Saturday, June 11, 2005

i don't do parties

Tonight I learned that I am more anti-social than I ever thought possible. Today is Greg's 20th birthday. I went to visit him. Normally, I don't have problems with groups of people. In fact, I thought it would be kind of fun to meet his friends and get to know new people. I drove down to Oshkosh and everything was okay until I was hit by an urge to hide. There were all these people I dont know sitting in the living room getting on just fine, and I was laying on Greg's bed reading a book. I went out to the kitchen, said almost nothing to anyone, at a taco, and went back in his bedroom and started reading the liner notes to the new Alkaline Trio CD. Then I started to feel like shit because I was hiding out a party for no good reason. All the people were perfectly nice, everything was fine, but I just could not bring myself to socialize. So I'm getting really upset with myself for being so fucked up and Greg comes in and asks if I'm OK because I'm worrying him. The truth is, I was worrying myself. He gave me a kiss and left to spend time with his friends in the living room where they were being perfectly normal nd having a perfectly normal party. This awful wave of self-pity hit me and I started to cry, even t5hough I know people can see me because I can see them. So I got my things and practically ran for the door, all the while perfectly aware of the fact that my behavior is most unusual.

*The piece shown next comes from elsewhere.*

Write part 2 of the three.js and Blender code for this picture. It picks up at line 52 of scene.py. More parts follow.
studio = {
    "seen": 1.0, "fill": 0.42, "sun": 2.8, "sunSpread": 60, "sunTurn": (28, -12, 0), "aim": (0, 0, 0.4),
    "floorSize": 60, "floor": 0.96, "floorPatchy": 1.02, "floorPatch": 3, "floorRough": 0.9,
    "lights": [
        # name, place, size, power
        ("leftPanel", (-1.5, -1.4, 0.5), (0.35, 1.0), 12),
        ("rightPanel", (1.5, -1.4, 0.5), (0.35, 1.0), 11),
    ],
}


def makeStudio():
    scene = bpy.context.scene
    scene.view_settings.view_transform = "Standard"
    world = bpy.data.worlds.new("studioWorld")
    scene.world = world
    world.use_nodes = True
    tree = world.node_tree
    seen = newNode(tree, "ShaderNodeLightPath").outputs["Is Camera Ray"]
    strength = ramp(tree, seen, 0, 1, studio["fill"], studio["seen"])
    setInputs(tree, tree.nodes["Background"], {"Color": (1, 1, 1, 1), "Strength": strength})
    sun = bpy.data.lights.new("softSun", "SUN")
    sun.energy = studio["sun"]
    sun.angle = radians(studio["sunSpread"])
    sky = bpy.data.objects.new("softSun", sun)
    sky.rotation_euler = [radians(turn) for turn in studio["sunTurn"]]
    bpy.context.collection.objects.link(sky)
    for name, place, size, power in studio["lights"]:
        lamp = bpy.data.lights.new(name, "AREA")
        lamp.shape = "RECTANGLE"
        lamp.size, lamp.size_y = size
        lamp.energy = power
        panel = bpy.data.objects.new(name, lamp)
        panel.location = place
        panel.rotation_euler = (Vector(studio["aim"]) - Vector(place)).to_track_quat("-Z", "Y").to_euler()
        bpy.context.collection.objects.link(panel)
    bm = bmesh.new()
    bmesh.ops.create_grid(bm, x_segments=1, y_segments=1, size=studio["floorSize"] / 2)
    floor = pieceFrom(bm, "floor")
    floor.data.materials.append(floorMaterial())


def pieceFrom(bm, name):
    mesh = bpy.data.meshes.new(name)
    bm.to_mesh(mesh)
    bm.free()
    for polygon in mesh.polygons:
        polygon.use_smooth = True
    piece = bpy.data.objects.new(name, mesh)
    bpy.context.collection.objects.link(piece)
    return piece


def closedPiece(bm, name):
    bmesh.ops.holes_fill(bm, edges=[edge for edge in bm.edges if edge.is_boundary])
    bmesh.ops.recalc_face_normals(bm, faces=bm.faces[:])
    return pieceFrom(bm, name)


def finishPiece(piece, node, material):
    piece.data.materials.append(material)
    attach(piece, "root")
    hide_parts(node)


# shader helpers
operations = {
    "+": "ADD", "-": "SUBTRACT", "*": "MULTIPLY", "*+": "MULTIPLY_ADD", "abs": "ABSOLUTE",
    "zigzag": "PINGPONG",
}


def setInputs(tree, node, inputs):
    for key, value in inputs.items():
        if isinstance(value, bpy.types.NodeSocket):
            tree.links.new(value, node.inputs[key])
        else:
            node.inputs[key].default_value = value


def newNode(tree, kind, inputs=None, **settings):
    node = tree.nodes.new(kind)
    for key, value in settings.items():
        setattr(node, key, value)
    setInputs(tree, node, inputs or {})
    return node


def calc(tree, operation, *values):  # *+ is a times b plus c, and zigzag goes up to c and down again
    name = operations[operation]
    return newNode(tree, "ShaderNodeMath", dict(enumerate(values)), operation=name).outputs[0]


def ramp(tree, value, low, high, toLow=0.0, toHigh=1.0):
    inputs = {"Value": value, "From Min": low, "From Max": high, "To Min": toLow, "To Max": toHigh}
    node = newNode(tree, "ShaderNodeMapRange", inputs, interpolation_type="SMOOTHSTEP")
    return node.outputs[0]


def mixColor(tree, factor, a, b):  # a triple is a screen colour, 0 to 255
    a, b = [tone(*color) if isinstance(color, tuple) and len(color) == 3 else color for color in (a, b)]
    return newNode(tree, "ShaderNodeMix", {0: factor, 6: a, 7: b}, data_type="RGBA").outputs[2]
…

I made it to the car and almost around the block before the real sobbing began.

So now I'm sitting here digusted with myself because I'm such a freak that I can't even handle a stupid fucking party. The worst part is, this particular freak-out had to come on Greg's birthday when he had a bunch of friends over. I don't know what happened or why but I've never been so embarassed and ashamed of myself in my entire life.